The Ford government acts as though education is as simple as a set of Lego blocks with pieces that can be rearranged to make it cheaper. But as David Zyngier, an Education professor at Monash University in Australia, says in a 2014 article  “…an educational system forms a working whole, each component interacting with all other components. Isolating any one component (such as class size) and transplanting it into a different system shows a deep misunderstanding of how educational systems work.” That misunderstanding should be interpreted as cynicism here, as our government guts curriculum, local spending, early childhood education, income supports and all those components that interact with one another to produce learning – or not.

Contrary to the Minister of Education, he argues that increasing class size not only hampers students’ academic results in the short term but also success in the long term, adding “Money saved by not decreasing class sizes may result in substantial social and education costs in the future.” This too sounds familiar as we watch a government do all it can to kick problems down the road.

 

The good old days

Ontario schools did indeed once have larger class sizes – 35 and up a few generations ago. But children sat in desks that were organized in rows, were not allowed leave them without permission, always had to raise their hands when they wanted to say something and Heaven forbid that they got caught talking with their neighbours. If some children didn’t “get” the curriculum one year, they just repeated the year. Discipline not management techniques were the order of the day and anyone who went to school under that regimen of learning surely can remember writing lines: “I will not speak out in class” or something of that sort.

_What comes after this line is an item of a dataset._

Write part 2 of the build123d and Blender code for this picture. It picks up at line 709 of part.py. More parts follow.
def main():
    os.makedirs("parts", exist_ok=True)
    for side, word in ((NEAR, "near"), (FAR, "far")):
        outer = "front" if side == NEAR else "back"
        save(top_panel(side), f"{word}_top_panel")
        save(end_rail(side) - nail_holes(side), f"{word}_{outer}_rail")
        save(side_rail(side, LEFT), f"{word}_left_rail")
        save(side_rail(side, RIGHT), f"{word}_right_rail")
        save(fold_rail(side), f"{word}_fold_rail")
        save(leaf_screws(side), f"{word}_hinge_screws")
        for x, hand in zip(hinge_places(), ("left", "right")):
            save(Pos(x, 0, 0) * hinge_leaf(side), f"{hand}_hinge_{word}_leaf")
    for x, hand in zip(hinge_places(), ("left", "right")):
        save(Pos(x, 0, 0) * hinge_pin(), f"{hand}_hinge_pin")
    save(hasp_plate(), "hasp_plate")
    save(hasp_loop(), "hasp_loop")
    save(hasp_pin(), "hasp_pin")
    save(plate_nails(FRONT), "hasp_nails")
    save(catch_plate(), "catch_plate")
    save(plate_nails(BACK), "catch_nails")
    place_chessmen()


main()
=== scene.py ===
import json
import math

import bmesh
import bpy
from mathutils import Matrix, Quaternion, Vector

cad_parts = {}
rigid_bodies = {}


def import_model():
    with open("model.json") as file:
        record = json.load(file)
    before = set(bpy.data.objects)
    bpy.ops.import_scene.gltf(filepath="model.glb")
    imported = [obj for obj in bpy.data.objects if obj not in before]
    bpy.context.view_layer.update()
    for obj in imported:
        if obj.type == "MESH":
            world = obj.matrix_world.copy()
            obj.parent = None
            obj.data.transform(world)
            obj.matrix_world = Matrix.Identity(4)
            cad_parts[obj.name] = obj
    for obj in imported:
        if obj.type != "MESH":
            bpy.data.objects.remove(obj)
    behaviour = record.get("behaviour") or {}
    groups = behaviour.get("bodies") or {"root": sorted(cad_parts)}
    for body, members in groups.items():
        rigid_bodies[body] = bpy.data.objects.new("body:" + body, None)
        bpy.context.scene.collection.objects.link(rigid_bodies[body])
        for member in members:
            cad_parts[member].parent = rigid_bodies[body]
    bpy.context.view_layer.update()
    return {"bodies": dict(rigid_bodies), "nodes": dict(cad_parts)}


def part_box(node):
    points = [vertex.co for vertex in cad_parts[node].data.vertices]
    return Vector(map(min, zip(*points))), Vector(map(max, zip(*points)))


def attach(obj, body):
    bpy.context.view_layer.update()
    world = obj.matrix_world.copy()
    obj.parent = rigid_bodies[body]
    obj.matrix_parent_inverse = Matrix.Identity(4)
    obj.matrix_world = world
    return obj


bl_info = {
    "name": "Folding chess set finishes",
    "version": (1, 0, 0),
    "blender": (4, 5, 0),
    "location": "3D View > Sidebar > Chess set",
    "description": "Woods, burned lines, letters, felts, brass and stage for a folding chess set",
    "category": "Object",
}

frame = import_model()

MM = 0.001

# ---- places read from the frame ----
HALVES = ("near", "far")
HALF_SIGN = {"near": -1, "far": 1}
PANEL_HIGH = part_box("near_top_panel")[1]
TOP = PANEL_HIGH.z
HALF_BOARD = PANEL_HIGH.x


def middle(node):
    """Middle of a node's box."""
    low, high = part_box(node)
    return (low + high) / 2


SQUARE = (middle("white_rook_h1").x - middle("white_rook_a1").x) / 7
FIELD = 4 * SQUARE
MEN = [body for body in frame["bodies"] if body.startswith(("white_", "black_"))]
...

Fortunately, things have improved. Teaching practice, unless the Tories change it, has for years moved to comprehend a student in the world he or she inhabits. Good teachers understand the neighbourhood around the school – its economy, social conditions and the stresses that come with these things. They understand that one child needs a bit of space to move around, that another is motivated by science experiments, yet another needs more help than the classroom can provide; and so it goes. It all changes from school to school, board to board.

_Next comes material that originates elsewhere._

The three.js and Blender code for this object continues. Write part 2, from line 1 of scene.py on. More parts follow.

Of course, smaller class sizes make the work of teachers more effective.

And let’s not forget the demands upon teachers now. In the days of large class sizes, school populations were more homogenous. Teachers didn’t have to consider the widely varied needs of children coming to their class from different countries and circumstances. Kids with special needs might be bused to self-contained special education classes in another school. Government policy today is integration of those young people into regular classes at their home schools, despite how remarkably different they might be in the way they learn. There are no guarantees that these kids will be adequately supported in the regular class. Nonetheless, their teachers need to teach them.

Education on the cheap

It looks like Ms. Thompson is asking: why not have it both ways? Why not increase the expectations on teachers to cope with problems in their classes they didn’t need to address 20 years ago, handle the higher expectations of parents who consider fairness and equity to be important – and then just increase the number of children they have to teach?

NDP education  critic, Marit Stiles thinks the Ford government is making the calculation that people are more concerned with health care than education. So, make cuts in education and whittle down health.

It’s a perfect storm created by a government that doesn’t count vulnerable people among its friends. Schools have been struggling for more than 20 years with poor funding, decrepit schools and increasing expectations. This government will add another few blocks to that load, watch it collapse, then offer privatized solutions or “choices” as Ms. Thompson likes to call them.